Given task ▸ Pick out every line that holds the string "handed" and copy it.

Data supplied ▸
▽

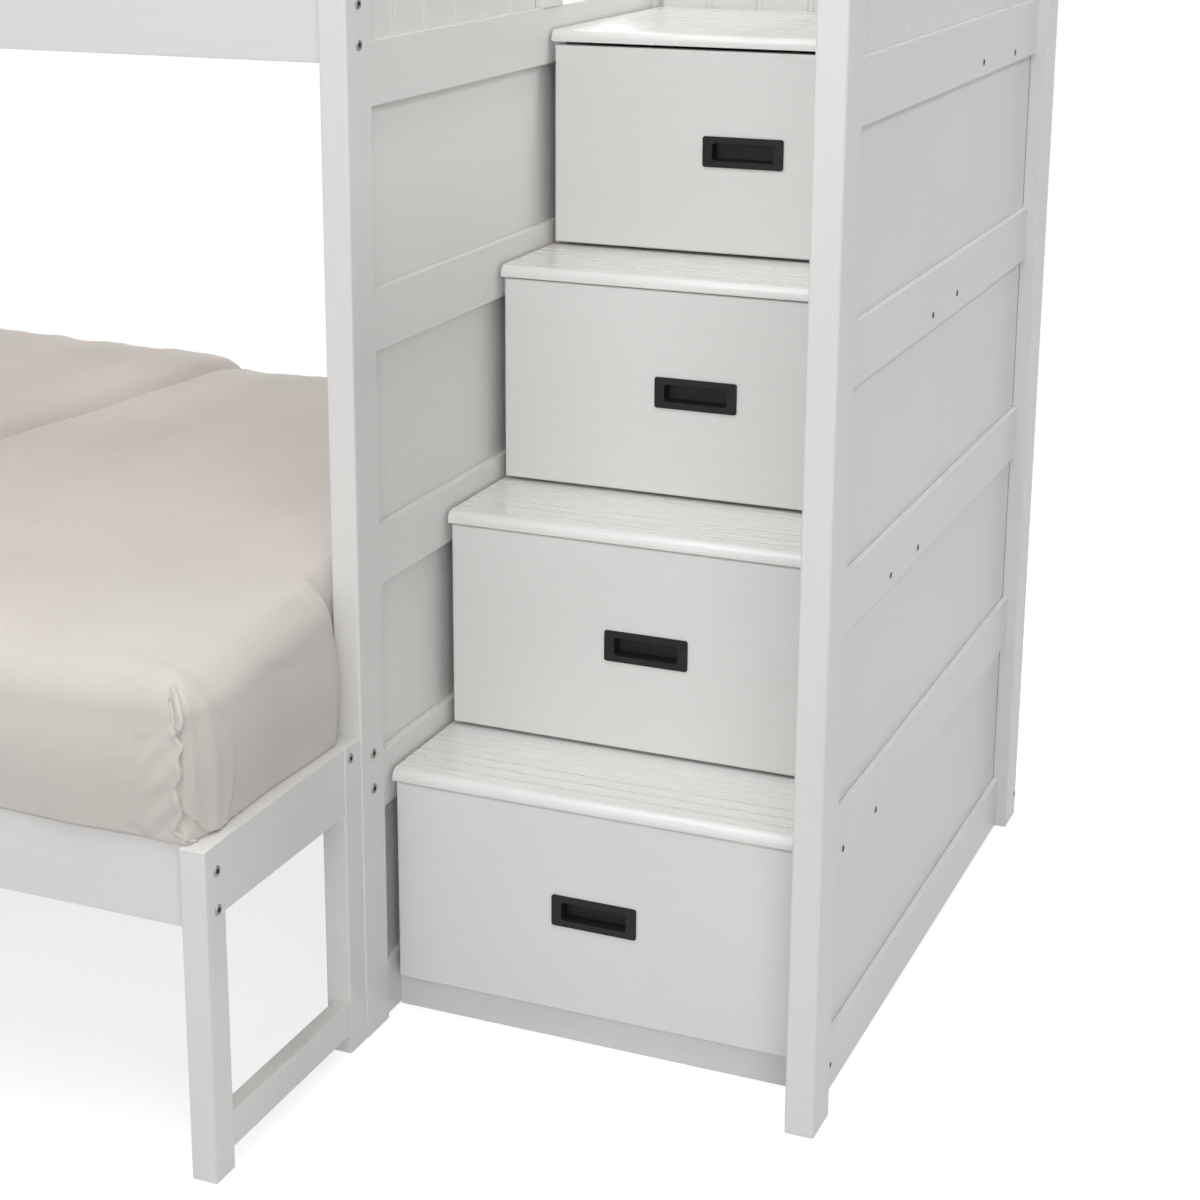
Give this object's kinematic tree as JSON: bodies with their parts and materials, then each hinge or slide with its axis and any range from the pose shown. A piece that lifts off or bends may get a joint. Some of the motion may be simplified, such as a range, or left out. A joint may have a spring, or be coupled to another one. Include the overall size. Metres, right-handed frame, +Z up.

△
▽

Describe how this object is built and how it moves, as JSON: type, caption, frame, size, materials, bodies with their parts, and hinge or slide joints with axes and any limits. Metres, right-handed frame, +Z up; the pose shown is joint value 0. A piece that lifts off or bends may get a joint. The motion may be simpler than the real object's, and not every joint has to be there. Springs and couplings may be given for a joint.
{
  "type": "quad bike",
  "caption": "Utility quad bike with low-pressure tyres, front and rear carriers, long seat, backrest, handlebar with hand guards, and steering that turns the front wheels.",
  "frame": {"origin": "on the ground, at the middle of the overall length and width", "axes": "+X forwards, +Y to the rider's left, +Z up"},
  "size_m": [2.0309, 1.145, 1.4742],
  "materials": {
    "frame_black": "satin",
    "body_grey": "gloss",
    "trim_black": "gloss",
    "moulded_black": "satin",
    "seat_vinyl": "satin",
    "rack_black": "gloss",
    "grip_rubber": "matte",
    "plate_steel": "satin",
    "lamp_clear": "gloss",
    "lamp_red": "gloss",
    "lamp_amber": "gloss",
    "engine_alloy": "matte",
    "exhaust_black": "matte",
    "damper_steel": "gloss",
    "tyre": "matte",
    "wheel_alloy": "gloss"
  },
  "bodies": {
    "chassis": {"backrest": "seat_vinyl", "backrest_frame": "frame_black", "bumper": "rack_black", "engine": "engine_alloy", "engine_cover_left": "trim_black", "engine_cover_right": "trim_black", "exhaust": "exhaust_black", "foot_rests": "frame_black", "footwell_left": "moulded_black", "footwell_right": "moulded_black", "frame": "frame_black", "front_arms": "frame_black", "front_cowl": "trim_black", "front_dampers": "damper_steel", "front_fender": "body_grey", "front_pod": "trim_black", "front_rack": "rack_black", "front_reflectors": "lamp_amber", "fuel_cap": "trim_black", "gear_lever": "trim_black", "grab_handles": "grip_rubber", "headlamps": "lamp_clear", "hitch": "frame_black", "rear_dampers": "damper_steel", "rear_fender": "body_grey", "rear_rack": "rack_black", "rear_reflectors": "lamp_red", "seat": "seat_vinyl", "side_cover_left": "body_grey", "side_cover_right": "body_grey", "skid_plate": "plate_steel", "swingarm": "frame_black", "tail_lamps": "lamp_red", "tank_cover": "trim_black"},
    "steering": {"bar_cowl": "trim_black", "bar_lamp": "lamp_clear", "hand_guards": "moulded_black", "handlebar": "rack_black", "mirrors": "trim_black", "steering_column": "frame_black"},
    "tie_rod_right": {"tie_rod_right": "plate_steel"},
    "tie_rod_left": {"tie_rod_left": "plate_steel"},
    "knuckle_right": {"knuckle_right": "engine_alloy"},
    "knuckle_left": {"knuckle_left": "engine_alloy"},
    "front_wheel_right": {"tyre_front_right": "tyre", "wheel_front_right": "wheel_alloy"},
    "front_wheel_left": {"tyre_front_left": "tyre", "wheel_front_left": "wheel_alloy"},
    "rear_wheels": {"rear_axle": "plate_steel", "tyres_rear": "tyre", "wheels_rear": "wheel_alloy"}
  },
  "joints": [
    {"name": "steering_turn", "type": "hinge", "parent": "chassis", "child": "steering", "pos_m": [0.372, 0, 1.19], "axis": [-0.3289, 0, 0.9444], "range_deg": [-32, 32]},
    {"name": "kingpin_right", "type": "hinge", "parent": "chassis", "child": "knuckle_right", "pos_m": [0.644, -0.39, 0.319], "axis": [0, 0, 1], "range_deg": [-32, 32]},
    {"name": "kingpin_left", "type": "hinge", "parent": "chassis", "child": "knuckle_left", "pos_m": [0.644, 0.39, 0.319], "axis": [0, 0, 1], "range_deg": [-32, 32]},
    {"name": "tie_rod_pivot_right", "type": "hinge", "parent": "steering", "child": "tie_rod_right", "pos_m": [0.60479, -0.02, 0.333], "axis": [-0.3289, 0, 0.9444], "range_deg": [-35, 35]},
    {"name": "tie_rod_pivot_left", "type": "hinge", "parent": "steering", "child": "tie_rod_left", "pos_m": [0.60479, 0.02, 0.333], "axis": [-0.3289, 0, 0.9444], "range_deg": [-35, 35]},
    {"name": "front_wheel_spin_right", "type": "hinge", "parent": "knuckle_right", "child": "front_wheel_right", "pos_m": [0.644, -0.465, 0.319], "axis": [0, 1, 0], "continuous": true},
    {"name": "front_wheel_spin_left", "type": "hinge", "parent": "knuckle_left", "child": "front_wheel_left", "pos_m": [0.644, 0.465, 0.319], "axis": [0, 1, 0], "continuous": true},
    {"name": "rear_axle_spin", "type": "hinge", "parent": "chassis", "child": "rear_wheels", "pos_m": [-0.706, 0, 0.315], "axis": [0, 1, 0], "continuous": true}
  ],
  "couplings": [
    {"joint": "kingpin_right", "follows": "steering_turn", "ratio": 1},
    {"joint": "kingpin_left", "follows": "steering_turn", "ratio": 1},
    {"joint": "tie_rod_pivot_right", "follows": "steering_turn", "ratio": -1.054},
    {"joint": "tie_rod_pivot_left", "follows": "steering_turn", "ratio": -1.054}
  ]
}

△

Solution for this problem ▸
Give this object's kinematic tree as JSON: bodies with their parts and materials, then each hinge or slide with its axis and any range from the pose shown. A piece that lifts off or bends may get a joint. Some of the motion may be simplified, such as a range, or left out. A joint may have a spring, or be coupled to another one. Include the overall size. Metres, right-handed frame, +Z up.
Describe how this object is built and how it moves, as JSON: type, caption, frame, size, materials, bodies with their parts, and hinge or slide joints with axes and any limits. Metres, right-handed frame, +Z up; the pose shown is joint value 0. A piece that lifts off or bends may get a joint. The motion may be simpler than the real object's, and not every joint has to be there. Springs and couplings may be given for a joint.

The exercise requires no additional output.